Gates Setting the Foundation for Washington State's Charters

The Gates Foundation has always reserved a portion of its grant making activity for its home state, and since the election, the foundation has busied itself with activities to build the state's charter school infrastructure. Gates grants have started charter organizations, funded feasibility studies, provided technical assistance for charter startups, and supported other activities related to these new schools. State authorities are scheduled to approve the first wave of charter applicants in early 2014, with the first schools slated to open later that year.

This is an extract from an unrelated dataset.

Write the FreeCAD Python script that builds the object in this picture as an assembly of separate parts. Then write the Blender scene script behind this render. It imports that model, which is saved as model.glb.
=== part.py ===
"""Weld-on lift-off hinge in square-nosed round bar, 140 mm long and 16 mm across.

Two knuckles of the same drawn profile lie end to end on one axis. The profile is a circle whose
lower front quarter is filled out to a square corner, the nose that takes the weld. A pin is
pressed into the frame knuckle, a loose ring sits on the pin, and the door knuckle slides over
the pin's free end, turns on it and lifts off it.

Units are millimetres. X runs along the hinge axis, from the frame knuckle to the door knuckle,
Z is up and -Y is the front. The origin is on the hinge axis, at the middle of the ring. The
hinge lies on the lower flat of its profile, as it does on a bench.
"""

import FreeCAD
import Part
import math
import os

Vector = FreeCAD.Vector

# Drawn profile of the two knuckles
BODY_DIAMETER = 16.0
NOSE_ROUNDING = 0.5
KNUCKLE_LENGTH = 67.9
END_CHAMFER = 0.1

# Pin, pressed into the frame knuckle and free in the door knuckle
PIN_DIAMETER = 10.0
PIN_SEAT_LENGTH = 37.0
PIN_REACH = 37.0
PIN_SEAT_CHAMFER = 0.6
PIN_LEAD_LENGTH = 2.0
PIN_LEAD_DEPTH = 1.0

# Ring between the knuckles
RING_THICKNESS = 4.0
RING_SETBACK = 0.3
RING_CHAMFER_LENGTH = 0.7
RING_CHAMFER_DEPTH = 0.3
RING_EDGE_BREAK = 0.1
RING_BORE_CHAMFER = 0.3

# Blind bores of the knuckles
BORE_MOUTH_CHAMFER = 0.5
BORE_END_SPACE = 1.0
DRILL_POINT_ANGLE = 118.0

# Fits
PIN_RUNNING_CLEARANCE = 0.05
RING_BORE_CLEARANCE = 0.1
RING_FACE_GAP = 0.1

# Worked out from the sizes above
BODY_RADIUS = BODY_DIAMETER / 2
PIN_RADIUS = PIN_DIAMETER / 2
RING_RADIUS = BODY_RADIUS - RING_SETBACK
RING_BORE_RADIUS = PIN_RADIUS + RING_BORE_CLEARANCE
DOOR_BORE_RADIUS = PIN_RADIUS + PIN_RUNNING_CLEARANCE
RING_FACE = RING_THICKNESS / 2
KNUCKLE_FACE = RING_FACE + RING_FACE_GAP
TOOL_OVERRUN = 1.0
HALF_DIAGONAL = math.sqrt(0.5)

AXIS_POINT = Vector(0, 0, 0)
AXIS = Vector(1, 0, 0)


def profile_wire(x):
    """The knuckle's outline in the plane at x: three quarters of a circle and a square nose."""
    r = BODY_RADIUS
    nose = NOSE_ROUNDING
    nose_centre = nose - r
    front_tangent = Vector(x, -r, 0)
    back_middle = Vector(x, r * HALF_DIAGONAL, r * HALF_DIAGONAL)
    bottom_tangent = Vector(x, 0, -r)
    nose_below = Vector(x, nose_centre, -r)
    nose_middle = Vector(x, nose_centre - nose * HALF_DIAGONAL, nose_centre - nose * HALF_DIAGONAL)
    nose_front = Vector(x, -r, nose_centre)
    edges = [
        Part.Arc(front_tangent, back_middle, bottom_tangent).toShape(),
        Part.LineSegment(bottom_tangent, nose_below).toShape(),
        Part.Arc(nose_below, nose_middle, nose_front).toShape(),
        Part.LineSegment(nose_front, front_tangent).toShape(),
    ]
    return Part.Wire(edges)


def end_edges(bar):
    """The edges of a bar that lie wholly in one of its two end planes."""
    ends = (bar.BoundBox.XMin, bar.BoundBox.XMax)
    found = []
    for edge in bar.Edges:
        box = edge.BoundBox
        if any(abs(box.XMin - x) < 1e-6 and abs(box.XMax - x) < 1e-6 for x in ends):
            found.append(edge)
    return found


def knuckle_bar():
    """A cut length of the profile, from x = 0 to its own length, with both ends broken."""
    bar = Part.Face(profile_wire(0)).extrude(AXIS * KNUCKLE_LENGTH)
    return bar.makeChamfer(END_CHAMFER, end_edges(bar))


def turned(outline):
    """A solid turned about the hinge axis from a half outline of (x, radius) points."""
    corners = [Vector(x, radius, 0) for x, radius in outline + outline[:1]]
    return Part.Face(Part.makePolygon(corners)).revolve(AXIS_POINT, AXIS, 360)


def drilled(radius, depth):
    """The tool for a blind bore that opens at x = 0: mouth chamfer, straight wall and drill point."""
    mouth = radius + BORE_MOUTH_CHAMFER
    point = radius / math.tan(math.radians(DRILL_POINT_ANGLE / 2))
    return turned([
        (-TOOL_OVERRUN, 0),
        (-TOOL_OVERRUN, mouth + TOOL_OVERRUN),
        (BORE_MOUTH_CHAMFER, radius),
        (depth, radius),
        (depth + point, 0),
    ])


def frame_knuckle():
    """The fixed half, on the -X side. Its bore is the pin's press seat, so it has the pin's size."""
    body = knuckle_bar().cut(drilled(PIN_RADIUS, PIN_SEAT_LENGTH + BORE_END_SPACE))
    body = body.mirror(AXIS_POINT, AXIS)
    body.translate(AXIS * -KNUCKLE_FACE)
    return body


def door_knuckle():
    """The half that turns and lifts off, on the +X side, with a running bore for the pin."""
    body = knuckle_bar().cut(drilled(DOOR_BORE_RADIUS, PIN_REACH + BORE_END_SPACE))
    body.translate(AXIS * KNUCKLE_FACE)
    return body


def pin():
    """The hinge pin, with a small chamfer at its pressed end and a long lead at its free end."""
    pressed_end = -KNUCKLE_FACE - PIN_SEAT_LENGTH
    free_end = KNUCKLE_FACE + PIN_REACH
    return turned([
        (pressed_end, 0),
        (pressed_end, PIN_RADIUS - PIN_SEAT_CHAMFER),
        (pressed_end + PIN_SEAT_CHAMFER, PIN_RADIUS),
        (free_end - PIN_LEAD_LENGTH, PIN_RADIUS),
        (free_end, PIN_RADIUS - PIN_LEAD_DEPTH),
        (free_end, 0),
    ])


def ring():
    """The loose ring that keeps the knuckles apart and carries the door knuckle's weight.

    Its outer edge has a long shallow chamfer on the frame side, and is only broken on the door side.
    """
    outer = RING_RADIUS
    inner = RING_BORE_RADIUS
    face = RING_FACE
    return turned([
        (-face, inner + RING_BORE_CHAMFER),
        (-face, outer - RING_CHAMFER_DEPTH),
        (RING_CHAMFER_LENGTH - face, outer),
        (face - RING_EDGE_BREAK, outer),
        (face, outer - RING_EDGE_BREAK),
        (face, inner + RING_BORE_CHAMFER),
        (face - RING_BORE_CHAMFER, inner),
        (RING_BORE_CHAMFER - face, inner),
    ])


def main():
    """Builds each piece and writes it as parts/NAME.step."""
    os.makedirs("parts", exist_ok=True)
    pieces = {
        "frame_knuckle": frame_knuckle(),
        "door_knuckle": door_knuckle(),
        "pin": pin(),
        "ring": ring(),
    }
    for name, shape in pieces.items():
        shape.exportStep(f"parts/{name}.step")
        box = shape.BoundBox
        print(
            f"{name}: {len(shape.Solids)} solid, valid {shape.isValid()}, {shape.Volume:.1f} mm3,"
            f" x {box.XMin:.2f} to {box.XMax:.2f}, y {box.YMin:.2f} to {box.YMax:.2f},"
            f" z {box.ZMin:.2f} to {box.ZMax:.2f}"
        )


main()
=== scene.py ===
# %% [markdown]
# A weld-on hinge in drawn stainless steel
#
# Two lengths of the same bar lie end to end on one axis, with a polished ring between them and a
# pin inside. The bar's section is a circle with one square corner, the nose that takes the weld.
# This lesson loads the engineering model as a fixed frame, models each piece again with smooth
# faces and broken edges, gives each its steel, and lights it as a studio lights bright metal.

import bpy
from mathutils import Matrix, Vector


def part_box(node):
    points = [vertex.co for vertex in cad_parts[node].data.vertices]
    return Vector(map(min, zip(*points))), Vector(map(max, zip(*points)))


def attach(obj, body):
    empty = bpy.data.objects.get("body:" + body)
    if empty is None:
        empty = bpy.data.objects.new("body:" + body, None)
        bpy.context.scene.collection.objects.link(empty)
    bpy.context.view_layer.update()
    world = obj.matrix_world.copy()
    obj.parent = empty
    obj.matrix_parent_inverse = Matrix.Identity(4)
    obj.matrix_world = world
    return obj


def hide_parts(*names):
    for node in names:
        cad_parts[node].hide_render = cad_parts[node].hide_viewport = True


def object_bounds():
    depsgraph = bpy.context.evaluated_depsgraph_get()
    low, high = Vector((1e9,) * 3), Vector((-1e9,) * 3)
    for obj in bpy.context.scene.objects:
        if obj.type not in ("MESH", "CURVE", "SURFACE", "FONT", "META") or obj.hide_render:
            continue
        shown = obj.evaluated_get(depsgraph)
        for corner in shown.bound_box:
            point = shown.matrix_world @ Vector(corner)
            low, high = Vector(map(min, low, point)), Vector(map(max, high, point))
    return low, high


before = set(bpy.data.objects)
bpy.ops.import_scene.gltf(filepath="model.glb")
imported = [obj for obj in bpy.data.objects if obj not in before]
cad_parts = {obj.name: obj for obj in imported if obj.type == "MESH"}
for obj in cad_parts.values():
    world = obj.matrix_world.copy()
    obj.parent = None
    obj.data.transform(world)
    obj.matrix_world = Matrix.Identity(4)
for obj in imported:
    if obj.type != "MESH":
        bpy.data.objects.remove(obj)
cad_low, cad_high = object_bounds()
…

If the experience of other states is any indication, the first 40 charters approved in Washington are only the beginning. As these schools grow in popularity, states often raise the cap to allow the creation of more schools. Texas, for example, began its charter school experiment in 1995 with a cohort of 20. Within five years, the cap more than quadrupled. This likely growth in the number of allowable charters, coupled with Gates' longstanding commitment to charter schools as laboratories of educational innovation, is sure to mean ample funding opportunities for organizations with new ideas for educating young people from Spokane to Seattle.

Because Washington's approval of charter schools comes some 20 years after the nation's first charters began, Gates and other advocates hope the new schools will draw on the experiences of charters in other states to avoid the missteps and mistakes of the past. For example, charter advocates have promised that these schools will expand the range of schooling options. That promise, however, has largely eluded children with learning disabilities and other special needs. New charters in Washington state should include in their proposals plans for providing full educational and support services for special education students.

It also is important to ensure that the new schools have sound business plans. A strong educational vision is not enough. Schools also must maintain buildings, hire and pay teachers, buy supplies, and exercise responsible use of public funds. So a charter organization needs skilled business people as well as educators with a vision. Financial mismanagement has been the downfall of many a charter.